# start of Supplied records

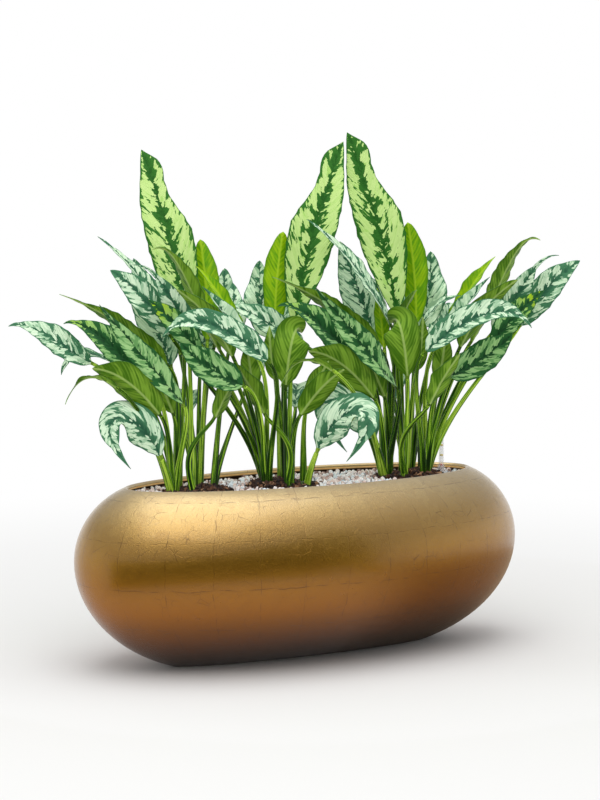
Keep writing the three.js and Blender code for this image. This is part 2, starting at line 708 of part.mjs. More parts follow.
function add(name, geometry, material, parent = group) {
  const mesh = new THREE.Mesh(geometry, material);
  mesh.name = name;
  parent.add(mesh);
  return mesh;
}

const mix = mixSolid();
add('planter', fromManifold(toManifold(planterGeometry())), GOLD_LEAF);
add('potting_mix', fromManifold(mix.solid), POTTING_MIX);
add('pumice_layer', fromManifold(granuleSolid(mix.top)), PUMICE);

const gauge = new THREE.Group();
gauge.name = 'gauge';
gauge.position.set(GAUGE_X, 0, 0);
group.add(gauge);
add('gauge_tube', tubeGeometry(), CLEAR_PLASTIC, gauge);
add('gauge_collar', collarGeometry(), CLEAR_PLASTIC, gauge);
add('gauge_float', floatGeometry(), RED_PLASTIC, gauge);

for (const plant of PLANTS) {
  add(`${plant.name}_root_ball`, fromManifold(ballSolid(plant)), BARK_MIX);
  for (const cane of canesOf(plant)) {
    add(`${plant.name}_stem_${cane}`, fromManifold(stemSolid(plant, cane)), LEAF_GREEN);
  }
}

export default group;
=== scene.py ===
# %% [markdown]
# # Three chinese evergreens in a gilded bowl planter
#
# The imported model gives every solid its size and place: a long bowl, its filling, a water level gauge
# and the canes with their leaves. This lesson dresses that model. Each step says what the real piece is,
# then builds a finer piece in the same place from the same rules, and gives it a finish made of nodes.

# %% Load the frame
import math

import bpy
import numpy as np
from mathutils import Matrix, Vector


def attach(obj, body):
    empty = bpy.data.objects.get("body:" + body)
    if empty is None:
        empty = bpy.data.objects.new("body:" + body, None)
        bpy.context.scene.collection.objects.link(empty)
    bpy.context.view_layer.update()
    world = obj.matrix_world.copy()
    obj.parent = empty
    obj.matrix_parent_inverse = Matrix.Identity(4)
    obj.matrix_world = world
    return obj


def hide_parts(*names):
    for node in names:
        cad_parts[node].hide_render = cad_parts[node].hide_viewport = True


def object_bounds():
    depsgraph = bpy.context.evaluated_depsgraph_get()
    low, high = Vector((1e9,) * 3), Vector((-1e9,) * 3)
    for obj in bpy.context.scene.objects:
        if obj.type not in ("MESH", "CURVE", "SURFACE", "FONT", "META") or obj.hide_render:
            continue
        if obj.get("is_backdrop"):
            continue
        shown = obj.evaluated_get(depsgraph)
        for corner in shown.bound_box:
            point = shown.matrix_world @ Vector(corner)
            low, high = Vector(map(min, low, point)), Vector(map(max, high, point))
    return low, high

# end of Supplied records
# start of Supplied records

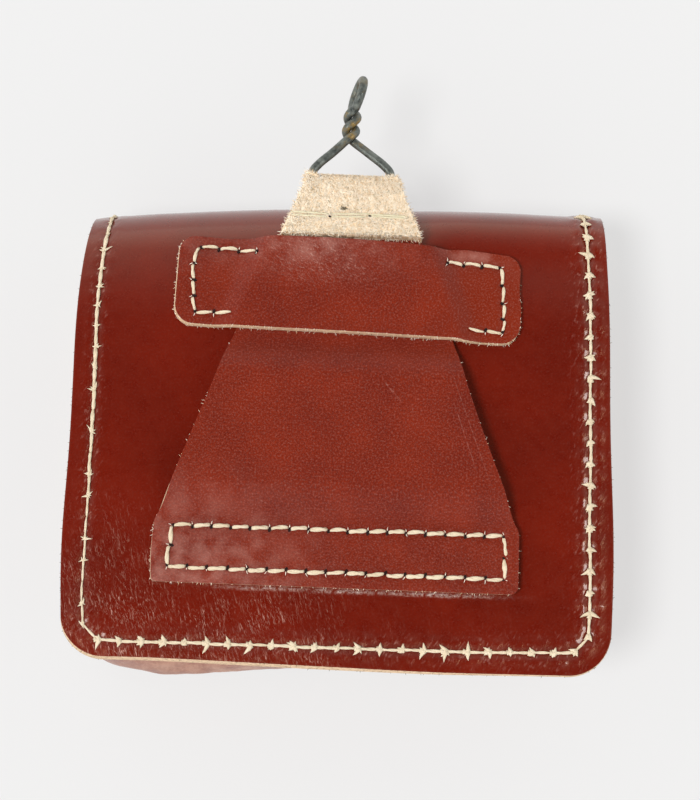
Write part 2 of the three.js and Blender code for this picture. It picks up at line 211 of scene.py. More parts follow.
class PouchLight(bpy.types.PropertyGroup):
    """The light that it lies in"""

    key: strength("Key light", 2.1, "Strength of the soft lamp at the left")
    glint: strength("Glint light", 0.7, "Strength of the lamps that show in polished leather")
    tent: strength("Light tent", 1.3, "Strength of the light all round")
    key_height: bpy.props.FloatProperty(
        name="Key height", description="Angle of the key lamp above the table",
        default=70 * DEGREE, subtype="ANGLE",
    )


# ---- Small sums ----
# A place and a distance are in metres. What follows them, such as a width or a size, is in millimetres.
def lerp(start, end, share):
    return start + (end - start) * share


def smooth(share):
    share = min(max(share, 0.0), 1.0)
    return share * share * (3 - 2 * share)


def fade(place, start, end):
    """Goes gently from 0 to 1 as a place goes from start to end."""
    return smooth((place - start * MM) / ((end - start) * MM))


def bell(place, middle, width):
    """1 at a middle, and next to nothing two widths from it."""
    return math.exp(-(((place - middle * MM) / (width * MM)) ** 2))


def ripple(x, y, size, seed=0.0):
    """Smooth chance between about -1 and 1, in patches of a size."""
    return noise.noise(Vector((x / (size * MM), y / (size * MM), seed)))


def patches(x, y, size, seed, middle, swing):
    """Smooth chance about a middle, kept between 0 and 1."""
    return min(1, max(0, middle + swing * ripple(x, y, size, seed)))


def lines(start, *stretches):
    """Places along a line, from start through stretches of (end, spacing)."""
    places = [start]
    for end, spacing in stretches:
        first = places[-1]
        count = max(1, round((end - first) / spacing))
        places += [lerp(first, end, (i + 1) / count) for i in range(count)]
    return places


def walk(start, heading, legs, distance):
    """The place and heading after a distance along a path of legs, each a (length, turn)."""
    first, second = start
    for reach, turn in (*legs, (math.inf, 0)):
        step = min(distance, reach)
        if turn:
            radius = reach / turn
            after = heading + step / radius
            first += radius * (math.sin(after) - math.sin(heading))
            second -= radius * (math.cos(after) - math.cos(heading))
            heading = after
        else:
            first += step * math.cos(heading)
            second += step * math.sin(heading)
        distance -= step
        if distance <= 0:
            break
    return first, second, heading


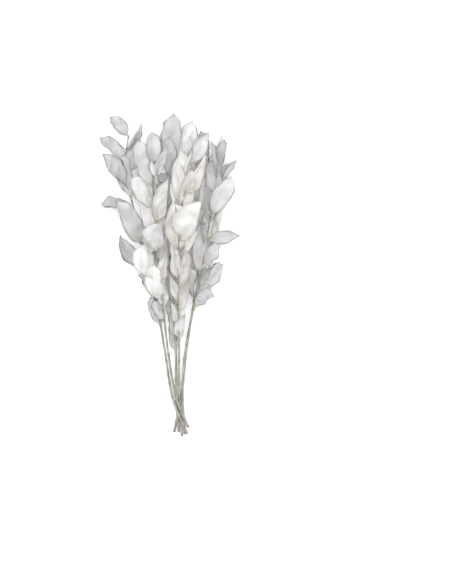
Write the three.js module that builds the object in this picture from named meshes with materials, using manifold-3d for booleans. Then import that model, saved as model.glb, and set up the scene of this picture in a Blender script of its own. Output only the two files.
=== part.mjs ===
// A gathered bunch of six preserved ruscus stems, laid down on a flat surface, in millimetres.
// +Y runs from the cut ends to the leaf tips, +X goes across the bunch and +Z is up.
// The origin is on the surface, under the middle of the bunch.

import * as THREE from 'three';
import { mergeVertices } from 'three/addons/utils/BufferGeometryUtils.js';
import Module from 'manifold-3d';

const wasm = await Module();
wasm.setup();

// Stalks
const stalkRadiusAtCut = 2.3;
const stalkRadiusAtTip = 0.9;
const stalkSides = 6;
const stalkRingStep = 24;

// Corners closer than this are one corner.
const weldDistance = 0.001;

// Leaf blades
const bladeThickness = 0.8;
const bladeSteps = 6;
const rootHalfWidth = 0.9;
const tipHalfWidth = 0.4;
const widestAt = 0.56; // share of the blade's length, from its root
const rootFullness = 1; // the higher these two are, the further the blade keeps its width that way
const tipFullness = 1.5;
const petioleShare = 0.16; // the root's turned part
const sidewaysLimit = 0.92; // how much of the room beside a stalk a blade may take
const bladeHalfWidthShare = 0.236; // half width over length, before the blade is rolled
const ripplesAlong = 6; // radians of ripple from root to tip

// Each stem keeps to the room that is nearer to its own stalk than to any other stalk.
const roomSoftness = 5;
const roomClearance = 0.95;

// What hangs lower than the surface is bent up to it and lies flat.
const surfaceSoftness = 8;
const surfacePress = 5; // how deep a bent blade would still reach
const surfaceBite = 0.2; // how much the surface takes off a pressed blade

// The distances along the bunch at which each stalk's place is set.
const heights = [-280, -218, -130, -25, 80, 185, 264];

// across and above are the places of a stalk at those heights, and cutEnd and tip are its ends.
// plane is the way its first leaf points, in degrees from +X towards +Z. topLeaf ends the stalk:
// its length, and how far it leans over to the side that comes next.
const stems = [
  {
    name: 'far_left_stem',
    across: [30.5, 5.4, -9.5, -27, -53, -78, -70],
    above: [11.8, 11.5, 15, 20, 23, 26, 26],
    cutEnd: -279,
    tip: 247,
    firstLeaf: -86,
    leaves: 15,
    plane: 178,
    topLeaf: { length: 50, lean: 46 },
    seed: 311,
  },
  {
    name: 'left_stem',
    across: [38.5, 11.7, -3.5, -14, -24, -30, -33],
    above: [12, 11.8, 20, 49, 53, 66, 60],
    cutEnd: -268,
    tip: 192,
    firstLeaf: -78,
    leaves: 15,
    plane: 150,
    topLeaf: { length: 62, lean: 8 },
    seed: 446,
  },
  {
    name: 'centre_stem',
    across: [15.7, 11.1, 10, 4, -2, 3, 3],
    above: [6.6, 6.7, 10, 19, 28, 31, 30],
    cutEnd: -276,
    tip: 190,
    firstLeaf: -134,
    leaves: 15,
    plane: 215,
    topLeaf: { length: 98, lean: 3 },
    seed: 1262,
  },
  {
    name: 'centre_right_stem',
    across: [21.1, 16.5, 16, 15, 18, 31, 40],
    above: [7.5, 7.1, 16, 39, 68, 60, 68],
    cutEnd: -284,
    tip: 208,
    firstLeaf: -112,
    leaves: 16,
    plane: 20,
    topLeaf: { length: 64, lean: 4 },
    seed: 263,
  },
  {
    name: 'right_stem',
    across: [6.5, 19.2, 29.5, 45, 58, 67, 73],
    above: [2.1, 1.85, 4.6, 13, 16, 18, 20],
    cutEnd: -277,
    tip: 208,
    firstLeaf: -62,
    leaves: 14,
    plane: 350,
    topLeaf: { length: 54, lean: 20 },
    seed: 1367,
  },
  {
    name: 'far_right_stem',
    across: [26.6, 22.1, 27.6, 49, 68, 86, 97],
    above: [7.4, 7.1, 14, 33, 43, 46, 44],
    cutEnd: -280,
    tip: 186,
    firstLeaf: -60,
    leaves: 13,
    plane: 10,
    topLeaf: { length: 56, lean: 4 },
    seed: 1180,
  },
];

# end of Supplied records

▶ [Work to do]
Only the lines from the line with "for (const plant" to the line with "from mathutils import Matrix, Vector", inclusive, are to be printed, exactly as they appear.

▶ [Answer below]
for (const plant of PLANTS) {
  add(`${plant.name}_root_ball`, fromManifold(ballSolid(plant)), BARK_MIX);
  for (const cane of canesOf(plant)) {
    add(`${plant.name}_stem_${cane}`, fromManifold(stemSolid(plant, cane)), LEAF_GREEN);
  }
}

export default group;
=== scene.py ===
# %% [markdown]
# # Three chinese evergreens in a gilded bowl planter
#
# The imported model gives every solid its size and place: a long bowl, its filling, a water level gauge
# and the canes with their leaves. This lesson dresses that model. Each step says what the real piece is,
# then builds a finer piece in the same place from the same rules, and gives it a finish made of nodes.

# %% Load the frame
import math

import bpy
import numpy as np
from mathutils import Matrix, Vector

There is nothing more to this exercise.